The North Carolina opinion also provides a similar description as did those other authorities of the moment in time that matters in terms of triggering the need to obtain the client’s consent: when the discussions become “substantive.” The opinion also describes, in practical terms, what is necessary for each side of the potential lateral discussion to seek out and obtain consent from its respective client:
To obtain the client’s informed consent, the job-seeking lawyer must explain to the client the current posture of the case, including what, if any, additional legal work is required, and whether another firm lawyer is available to take over the representation should the lawyer seek to withdraw. If the client declines to consent, the job-seeking lawyer must either cease the employment negotiations until the client’s matter is resolved or withdraw from the representation but only if the withdrawal can be accomplished without material adverse effect on the interests of the client. Rule 1.16(b)(1). Because personal conflicts of interests are not imputed to other lawyers in the firm, another lawyer in the firm may continue to represent the client. Rule 1.10(a).
Similarly, the hiring law firm must not engage in substantive employment negotiations with opposing counsel unless its own client consents. If the client does not consent, the firm must cease the employment negotiations or withdraw from the representation. The firm may only withdraw if the withdrawal can be accomplished without material adverse effect on the interests of the client. Rule 1.16(b)(1).
Most lawyers like to think of themselves as being risk averse as a general matter. Interestingly enough, when the depths of the details are fully mined, the notion of doing what the North Carolina opinion indicates is required might seem riskier than not saying anything at all. The situation gets more difficult for some lawyers to work through because it can be viewed as something of a modified prisoner’s dilemma situation — each side of the potential employment discussion may be making its own independent decisions about whether the situation has escalated to a point of seriousness where client notification and consent is required, and each side has its own thoughts about what is the right answer for each side (stop talking or withdraw) if the affected clients won’t consent. While the two parties to the discussions might seemingly be in harmony about the potential move otherwise, they may very well have starkly different views in terms of balancing how important they value the business of the affected client versus the business that could be gained from the lateral move.
As a result, I have long suspected that most such moves that actually come to fruition are the products of one side or the other not strictly complying with their ethical requirements. No, that is probably too cynical a thing to say and certainly a bit of an exaggeration of my view.
Some percentage of the moves that actually work out are the product of something less than strict compliance. Probably not the majority, however.
The majority of them likely either involved matters for clients who are so incredibly important to the economics of the deal that there is a need to know sooner rather than later whether the impacted clients will consent or matters for clients who are of such little economic significance that all of the lawyers involved would be happy to jettison their matter if consent is not forthcoming.

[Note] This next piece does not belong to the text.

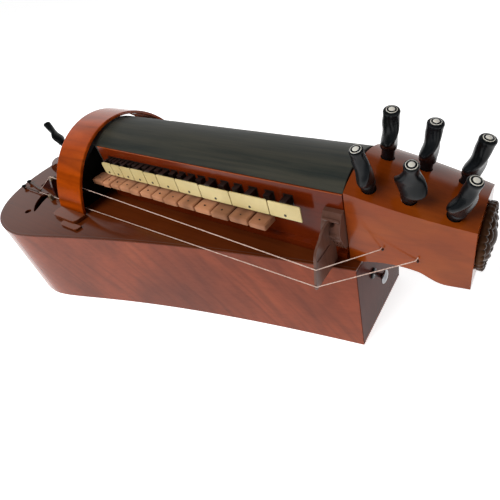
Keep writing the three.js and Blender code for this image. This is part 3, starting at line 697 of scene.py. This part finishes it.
def build_accidental(semitone, i):
    """A key with a bone plate that reaches half-way to its neighbours. Each plate sags differently."""
    name = f"key_{semitone:02d}"
    piece(f"{name}_shank", shank_shells(semitone, PLATE_Y[1] + TOUCH), [SHANK], name, [name], 0.3)

    def middle(a, b):
        return (key_x(ACCIDENTALS[a]) + key_x(ACCIDENTALS[b])) / 2 + 3

    last = i == len(ACCIDENTALS) - 1
    right = -2.2 if i == 0 else middle(i - 1, i)
    left = PLATE_END_X if last else middle(i, i + 1)
    x = (left + 0.45, right - 0.45)
    radii = (5.0 if last else 0.9, 0.9, 1.4, 4.0 if last else 1.4)
    sag = 0.3 * math.sin(2.3 * i)
    plate = prism(rounded(x, (PLATE_Z[0], PLATE_Z[1] + sag - 0.3), radii), "Y", *PLATE_Y)
    pin_foot = ((x[0] + x[1]) / 2, PLATE_Y[0] + 0.5, PLATE_Z[0] + 3.4)
    pin = turned(pin_foot, (0, -1, 0), [(0, 1.3), (0.8, 1.3), (0.95, 0.9)], 14)
    piece(f"{name}_plate", [plate, (*pin, 1)], [BONE, PIN], name, (), 0.3)


def build_natural(semitone, i):
    """A key whose shank steps down and sideways to a wooden button. Each button is worn differently."""
    name = f"key_{semitone:02d}"
    x, half = key_x(semitone), shank_half(semitone)
    left, right = BUTTON_EDGES[i + 1] + 0.4, BUTTON_EDGES[i] - 0.4
    web_z = 135.4 if semitone == 22 else BUTTON_Z[1] + 0.6
    foot_x = min(max(x, left + half), right - half)
    shells = shank_shells(semitone, RISER_Y[0])
    web_top = web_z + 3.6
    shells.append(box((foot_x - half, foot_x + half), RISER_Y, (BUTTON_Z[1] + TOUCH, web_z)))
    shells.append(box((min(x, foot_x) - half, max(x, foot_x) + half), RISER_Y, (web_z, web_top)))
    shells.append(box((x - half, x + half), RISER_Y, (web_top + TOUCH, SHANK_Z[0] - TOUCH)))
    piece(f"{name}_shank", shells, [SHANK], name, [name], 0.3)
    worn = 0.5 * math.sin(2.1 * i + 0.4)
    front = (BUTTON_Y[0] + 0.5 + worn, BUTTON_Y[1])
    plan = rounded((left + 0.35, right - 0.35), front, (1.6, 1.6, 0.4, 0.4))
    top, low = BUTTON_Z[1] + 0.3 * math.sin(1.7 * i) - 0.3, BUTTON_Z[0]
    inner = rounded((left + 1.5, right - 1.5), (front[0] + 1.3, front[1] - 0.2), (1.2, 1.2, 0.3, 0.3))
    levels = ((inner, low), (plan, low + 1.6), (plan, top - 1.0), (inner, top))
    button = loft([[(u, v, z) for u, v in shape] for shape, z in levels])
    pin_foot = ((left + right) / 2, -50.0, BUTTON_Z[1] - 0.6)
    pin = turned(pin_foot, (0, 0, 1), [(0, 0.9), (0.7, 0.9), (0.85, 0.5)], 12)
    piece(f"{name}_button", [button, (*pin, 1)], [BUTTON, PIN], name, (), 0.9, 3)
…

An even more important factor in play that likely can be dispositive about whether such a move can be made is whether the jurisdiction involved permits the use of nonconsensual screening to avoid imputation of a disqualifying conflict. No mention is made of this topic in the North Carolina opinion because North Carolina does not have any language in its version of Rule 1.10 to permit such screening.

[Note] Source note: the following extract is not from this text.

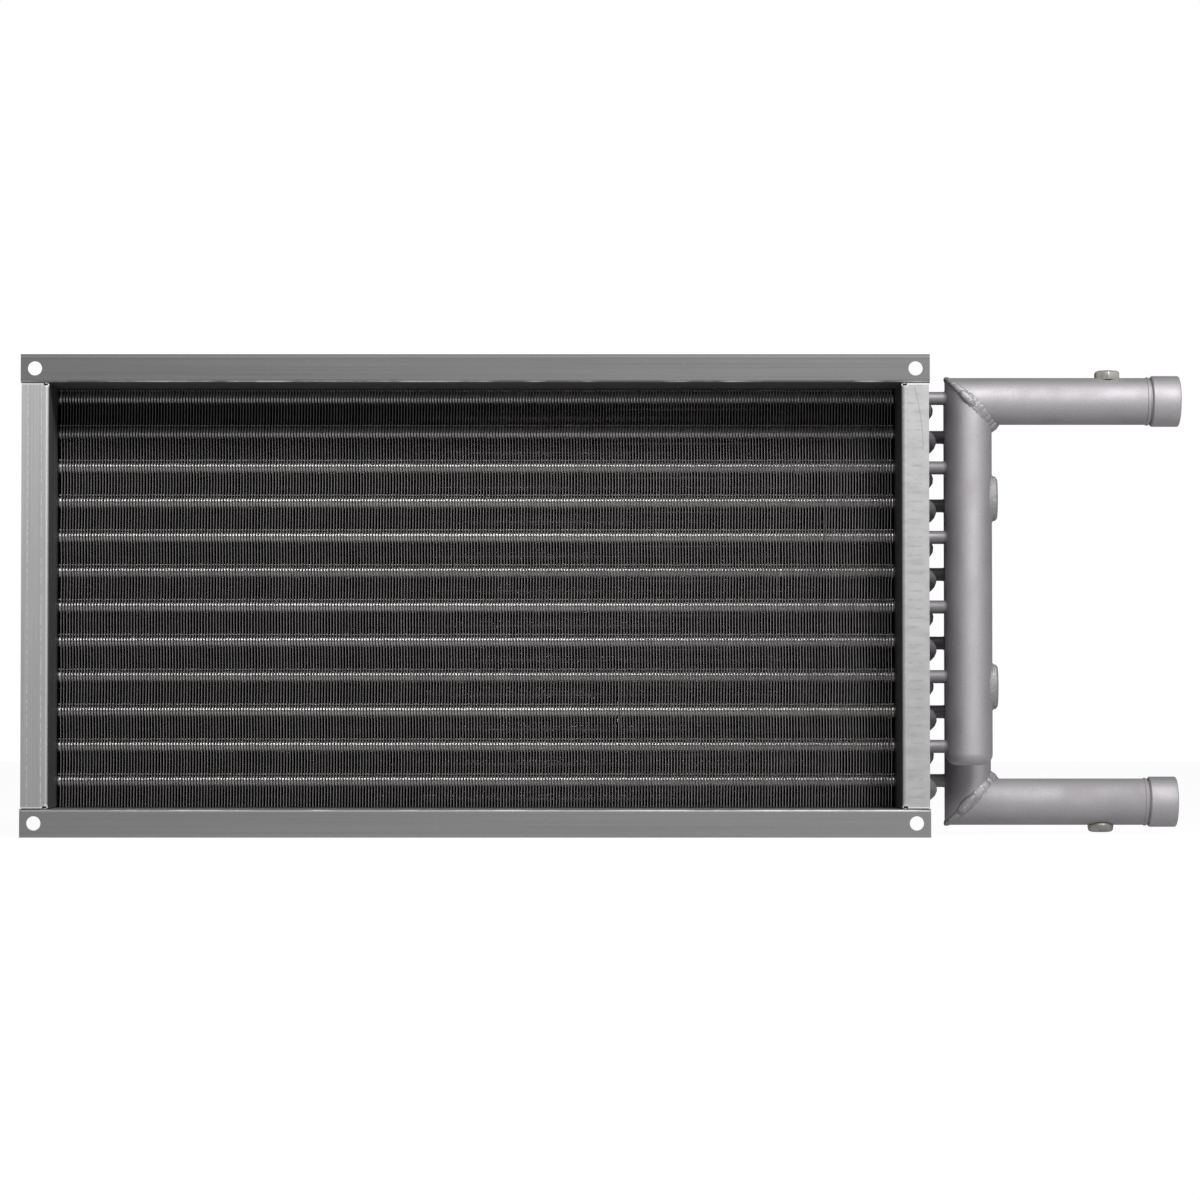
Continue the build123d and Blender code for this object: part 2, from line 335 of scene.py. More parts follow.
def panelZinc():
    level = casing["panelLevel"]
    material, paint, colour = zincGround("panel_zinc", level, (3, 60, 900), 5)
    z = paint.axis("Z")
    fromEdge = casing["flangeEdge"] - abs(z)
    scratch = paint.ramp(paint.noise(1.0, 2.0, (9, 40, 2600)), 0.66, 0.74, 0.0, 0.45)
    patchy = paint.ramp(paint.noise(30.0, 3.0), 0.42, 0.6)
    # the same distance also lies on the web, so the depth keeps the glint at the front fold
    glint = within(fromEdge, casing["foldHighlight"]) * patchy * (paint.axis("Y") < 1.0)
    # painted highlight and shade: a pale line, then a dark line, along the flange's rounded outer edge, and a
    # painted highlight glinting along the front fold
    colour = paint.mix(within(fromEdge, casing["paleLine"]) * 0.4, colour, grey(level + 30))
    colour = paint.mix(within(fromEdge, casing["darkLine"]) * 0.35, colour, grey(level - 26))
    colour = paint.mix(scratch, colour, grey(level + 34))
    colour = paint.mix(glint, colour, grey(235))
    colour = paint.mix((z < 0) * 0.6, colour, grey(level + 30))  # painted light: the bottom panel is painted paler than the top one
    paint.feed("Base Color", colour)
    return material


def sideZinc(name, level, stretch, spread, side):
    material, paint, colour = zincGround(name, level, stretch, spread)
    x, y, z = paint.axis("X"), paint.axis("Y"), paint.axis("Z")
    across, upright = abs(x), abs(z)
    flange, behind = y < casing["flangeBack"], y > casing["flangeBack"]
    worn = paint.noise(260.0, 2.0)
    if side < 0:  # two bright lines left by the folding rolls, and painted shade darkening the sheet towards the bottom
        lower = paint.ramp(z, -casing["halfHeight"], casing["halfHeight"], 0.75, 0.0)
        colour = paint.mix(lower, colour, grey(level - 26))
        for line in casing["rollLines"]:
            mark = (abs(x - line) < casing["rollLineHalf"]) * flange
            colour = paint.mix(mark * paint.ramp(worn, 0.42, 0.6, 0.1, 0.6), colour, grey(238))
    else:  # faint smears, a hairline scratch and a few dark pin pricks by the fold
        rung = abs((z % casing["smearPitch"]) / casing["smearPitch"] - 0.5)
        patchy = paint.ramp(paint.noise(70.0, 2.0, (3, 1, 1.6)), 0.4, 0.6)
        smear = paint.ramp(rung, 0.0, 0.16, 1.0, 0.0) * patchy * within(x, casing["smears"])
        colour = paint.mix(smear, colour, grey(level - 19))
        line = casing["hairline"]
        along = paint.ramp(z, line["top"], line["top"] - line["fall"])
        bow = line["x"] + line["reach"] * (1 - (1 - along) * (1 - along))
        hair = (abs(x - bow) < line["half"]) * within(along, (0.01, 0.99)) * flange
        colour = paint.mix(hair * 0.45, colour, grey(level - 60))
        pricks = (worn > 0.7) * within(x, casing["pricks"]) * flange
        colour = paint.mix(pricks * 0.7, colour, grey(90))
    # painted highlights on the cut end, the notch's rim and the fold, and painted shade on the sheet behind
    # the flange, on its inner and outer faces
    cutEnd = paint.ramp(upright, *casing["cutEnd"]) * flange
    fold = paint.ramp(across, *casing["fold"]) * (y < casing["foldBack"])
    notch = casing["notch"]
    aside = (across - notch["x"]) / notch["halfWide"]
    above = (upright - notch["z"]) / notch["halfHigh"]
    fromNotch = aside * aside + above * above  # 1 at the edge of the relief notch
    rim = (fromNotch < notch["rim"]) * flange * paint.ramp(across, *notch["fade"], 1.0, 0.2)
    colour = paint.mix(cutEnd * 0.85, colour, grey(250))
    colour = paint.mix(rim, colour, grey(252))
    colour = paint.mix(fold * 0.55, colour, grey(240))
    colour = paint.mix((across < casing["innerFace"]) * behind * 0.9, colour, grey(casing["insideShadeLevel"]))
    colour = paint.mix((across > casing["outerFace"]) * behind * 0.65, colour, grey(casing["outsideShadeLevel"]))
    paint.feed("Base Color", colour)
    return material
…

In Tennessee, scenarios involving lawyers who aren’t litigators are potentially much more viable lateral moves because of our weirdish rule that treats “side switching” situations in litigation differently than in other contexts. In Tennessee, whether a nonconsensual ethics wall can be erected to avoid disqualification from a lateral move can have a different answer depending on whether the matter is a litigation matter or not.
Our RPC 1.10 reads in relevant part:
(c) Except with respect to paragraph (d) below, if a lawyer is personally disqualified from representing a person with interests adverse to a client of a law firm with which the lawyer was formerly associated, other lawyers currently associated in a firm with the personally disqualified lawyer may represent the person, notwithstanding paragraph (a) above, if both the personally disqualified lawyer and the lawyers who will represent the person on behalf of the firm act reasonably to:
(1) identify that the personally disqualified lawyer is prohibited from participating in the representation of the current client; and
(2) determine that no lawyer representing the current client has acquired any information from the personally disqualified lawyer that is material to the current matter and is protected by RPC 1.9(c);
(3) promptly implement screening procedures to effectively prevent the flow of information about the matter between the personally disqualified lawyer and the other lawyers in the firm; and
(4) advise the former client in writing of the circumstances that warranted the implementation of the screening procedures required by this Rule and of the actions that have been taken to comply with this Rule.
(d) The procedures set forth in paragraph (c) may not be used to avoid imputed disqualification of the firm, if:
(1) the disqualified lawyer was substantially involved in the representation of a former client; and
(2) the lawyer’s representation of the former client was in connection with an adjudicative proceeding that is directly adverse to the interests of a current client of the firm; and
(3) the proceeding between the firm’s current client and the lawyer’s former client is still pending at the time the lawyer changes firms.
Thus, a Tennessee lawyer could make a move from one side of the table to the other in the middle of a $50 million real estate deal but could not make the same move if it involved moving from one side of the “v” to the other in a $10,000 automobile accident lawsuit.